When a company’s stock price is dampened by pessimistic investors, odds are it will bounce back. Conversely, when a firm’s share price is inflated by overly optimistic buyers, odds are it will fall back. It’s an example, once again, of regression to the mean - the idea that extremes tend to revert back to something closer to the average. But it’s also a reminder that the crowd is often wrong.
An entire school of investing is based on the premise that over short periods the market is often misguided but over the long run true value will win out.
This school - called “value investing” - counts among its “graduates” some of the best investment minds in history, including Benjamin Graham, Warren Buffett.
Identifying companies that are out of favor with investors for any number of reasons, none of which has to do with their core business prospects.
Financial fads are a lot like buses: there’s no sense running after one, since another is certainly on its way.

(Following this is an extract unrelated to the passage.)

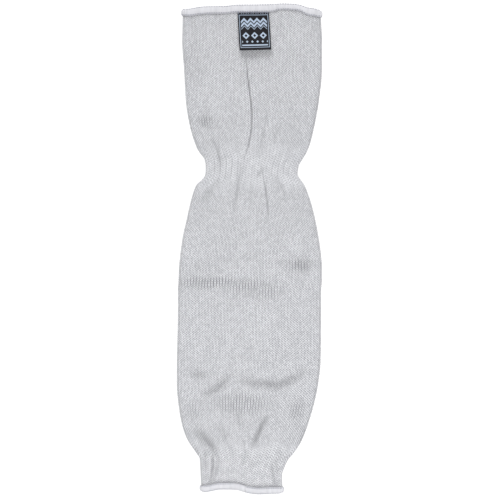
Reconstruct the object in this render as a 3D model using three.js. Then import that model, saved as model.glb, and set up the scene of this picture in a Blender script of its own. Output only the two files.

Beginning your search for appropriate investments by focusing on those investments that the general public has turned its back on.
One of the smartest ways to evaluate stocks - if you’re determined to do so - is to focus on those with below average price-to-earnings ratios, or P/Es. A P/E is simply the ratio between a stock’s price per share and its profits per share.
It’s important that you learn to view all money equally - salary, gifts, savings, even lottery winnings.
Past mistakes shouldn’t lead you to make future ones. The past is past, and what matters is what is likely to happen from now on.